Your players should have the feeling that literally anyone could be a cult member. Perhaps float a rumor that the lord of the keep himself is at the dark heart of this plague on Pracola. Make them shadow members of the community, and build the suspense by making it really seem like the person they’re following is one of the cultists, only to reveal, at the last-minute, that they have a perfectly good reason for being out in the dead of night under the full moon. If you’re really adventurous, have them try to infiltrate the cult, which can be as tense or as fun as you want it to be, especially if the first group of cultists they manage to apprehend are a bunch of morons, made patsies by the real powers in the Borderkeep!

I hope you enjoyed my treatise on the nature of putting cults in your game! I certainly enjoyed writing it! Head over to Tales from the Borderkeep to check out some originally fiction based on some of our games, and as always, don’t fall for the old kobold pit trap!

The Inner Keep

The Borderkeep, as I have explained before, is a place of near infinite story-arc potential. Some of the places I’ve touched on have a great deal of low-level type quests and side missions, and possibly a few mid level, but where we go next . . . well, let’s just say your players need to earn their place at the big kid table.

The Borderkeep is a blanket term I use to talk about the entire town, from the farms outside the walls to the shops and housing within, but the inner keep!  This is where the Lord Himself eats and sleeps, dreaming of ways to keep his tiny kingdom safe from the encroaching chaos without.  Without referencing A Song of Fire and Ice as hard as I possibly can, your choice in Lords falls into four broad categories; The Drunkard, The Man of the People, The Stern Ruler, and The Villain.

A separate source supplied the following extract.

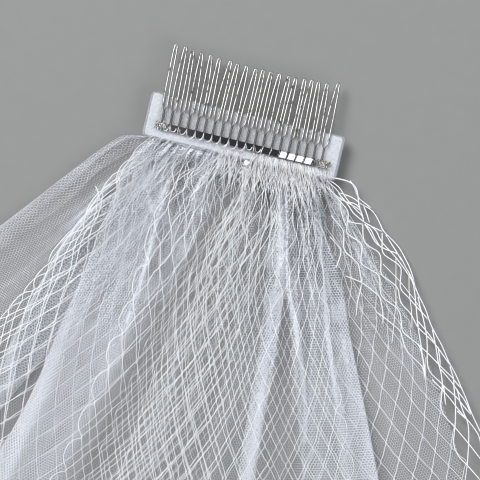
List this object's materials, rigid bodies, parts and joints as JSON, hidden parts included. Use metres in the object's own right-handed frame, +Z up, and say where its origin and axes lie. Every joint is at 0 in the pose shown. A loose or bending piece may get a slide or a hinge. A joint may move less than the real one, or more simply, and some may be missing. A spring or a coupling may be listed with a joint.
{
  "type": "bridal veil",
  "caption": "Two-tier bridal veil laid flat: gathered white tulle with a diamond net over each tier, sewn under a plush tape with a silver wire comb.",
  "frame": {"origin": "on the surface that the veil lies on, under the middle of the comb's bar", "axes": "+X along the comb's bar, +Y to the tips of its teeth, +Z up from the surface"},
  "size_m": [0.552, 0.6351, 0.0241],
  "materials": {
    "tulle": "fine white hexagonal tulle with a cool cast",
    "net": "white diamond net of thick soft thread",
    "plush": "white brushed plush tape",
    "wire": "bright silver-plated wire and strip",
    "bead": "clear white, glossy"
  },
  "bodies": {
    "root": {"lower_tulle": "tulle", "lower_net": "net", "upper_tulle": "tulle", "upper_net": "net", "plush_tape": "plush", "comb_bar": "wire", "end_coil_left": "wire", "end_coil_right": "wire", "knot_bead": "bead", "tooth_01": "wire", "tooth_02": "wire", "tooth_03": "wire", "tooth_04": "wire", "tooth_05": "wire", "tooth_06": "wire", "tooth_07": "wire", "tooth_08": "wire", "tooth_09": "wire", "tooth_10": "wire", "tooth_11": "wire", "tooth_12": "wire", "tooth_13": "wire", "tooth_14": "wire", "tooth_15": "wire", "tooth_16": "wire", "tooth_17": "wire", "tooth_18": "wire", "tooth_19": "wire", "tooth_20": "wire"}
  },
  "joints": []
}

Each has its flaws and merits, and I will go into much greater detail when I focus on the Lord Himself in a later post.  For this one, I’m going to stick with the story and setting that the inner keep represents.  I suppose I should point out that the words “Lord” and “Lady” are more or less interchangeable, especially if you enjoy having strong female characters in your game.

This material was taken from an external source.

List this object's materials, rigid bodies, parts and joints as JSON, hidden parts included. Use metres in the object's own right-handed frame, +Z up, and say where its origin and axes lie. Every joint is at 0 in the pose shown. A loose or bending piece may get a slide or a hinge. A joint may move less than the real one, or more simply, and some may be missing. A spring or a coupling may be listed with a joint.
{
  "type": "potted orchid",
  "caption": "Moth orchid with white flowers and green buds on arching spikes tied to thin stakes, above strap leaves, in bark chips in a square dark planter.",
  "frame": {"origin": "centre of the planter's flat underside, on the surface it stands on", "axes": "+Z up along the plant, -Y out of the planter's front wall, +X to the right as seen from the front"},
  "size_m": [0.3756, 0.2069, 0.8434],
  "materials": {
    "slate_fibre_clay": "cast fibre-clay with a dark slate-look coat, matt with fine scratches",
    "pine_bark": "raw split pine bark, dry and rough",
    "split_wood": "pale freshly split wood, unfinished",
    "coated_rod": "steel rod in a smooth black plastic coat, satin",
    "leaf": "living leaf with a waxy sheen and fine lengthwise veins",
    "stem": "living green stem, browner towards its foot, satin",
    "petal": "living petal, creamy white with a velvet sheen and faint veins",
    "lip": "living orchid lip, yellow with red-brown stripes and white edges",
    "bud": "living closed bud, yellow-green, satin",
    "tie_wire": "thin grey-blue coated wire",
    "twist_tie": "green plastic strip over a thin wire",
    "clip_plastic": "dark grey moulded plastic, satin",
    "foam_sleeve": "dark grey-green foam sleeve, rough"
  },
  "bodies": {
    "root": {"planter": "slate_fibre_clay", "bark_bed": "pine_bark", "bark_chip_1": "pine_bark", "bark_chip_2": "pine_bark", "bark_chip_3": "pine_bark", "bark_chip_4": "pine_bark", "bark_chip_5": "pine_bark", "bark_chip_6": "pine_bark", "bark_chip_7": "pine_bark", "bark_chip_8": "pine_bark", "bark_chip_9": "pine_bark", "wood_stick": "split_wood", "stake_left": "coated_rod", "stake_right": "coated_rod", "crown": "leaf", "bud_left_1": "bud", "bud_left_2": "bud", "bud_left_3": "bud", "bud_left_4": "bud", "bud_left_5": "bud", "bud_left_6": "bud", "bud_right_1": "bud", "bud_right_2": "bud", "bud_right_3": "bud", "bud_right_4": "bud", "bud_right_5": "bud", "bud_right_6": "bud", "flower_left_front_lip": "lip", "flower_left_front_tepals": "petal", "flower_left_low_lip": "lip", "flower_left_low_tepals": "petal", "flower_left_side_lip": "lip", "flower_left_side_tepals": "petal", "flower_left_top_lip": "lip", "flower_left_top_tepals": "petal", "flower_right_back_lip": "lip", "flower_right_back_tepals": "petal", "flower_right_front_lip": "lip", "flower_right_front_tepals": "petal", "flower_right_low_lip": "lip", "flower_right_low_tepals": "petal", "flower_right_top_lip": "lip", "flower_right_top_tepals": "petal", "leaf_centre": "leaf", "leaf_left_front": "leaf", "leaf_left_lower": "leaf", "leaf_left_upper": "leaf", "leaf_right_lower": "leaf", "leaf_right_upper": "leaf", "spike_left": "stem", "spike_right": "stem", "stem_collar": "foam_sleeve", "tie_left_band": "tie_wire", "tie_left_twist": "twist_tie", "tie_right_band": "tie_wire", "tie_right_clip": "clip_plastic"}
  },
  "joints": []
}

"Presenting Lady Paunchbottom!"
“Presenting Lady Paunchbottom!”

For the first few levels, your players are mucking out the stables of the keep, so to speak.  Dealing with goblin raiders, find herbs for Father Harverard, avoiding the Court Wizard at all costs. Then, something changes.  The heroes pull off a particularly daring feat, something that benefits the entire town . . . maybe they finally route  out the gnoll warchief that’s been plaguing commerce, or they put an end to a powerful fey who’s been enchanting young lads from the keep, and all of a sudden, the holy grail . . . They’re invited to dine with the lord of the keep.

The keys to the kingdom!
The keys to the kingdom!

Some GM’s will tie this event to the level of the party, which isn’t a bad idea, as long as that isn’t the one and only thing it’s tied to.  After all, we’re not playing wow, where killing chickens outside the gate for twenty hours is rewarded with fifteen levels.  No, this is a ROLE playing game, and rewards should be tied to a storyline in which the players have earned their place in the keep.  After all, the Lord of the Keep isn’t going to invite just any chicken kicker in for Sunday brunch.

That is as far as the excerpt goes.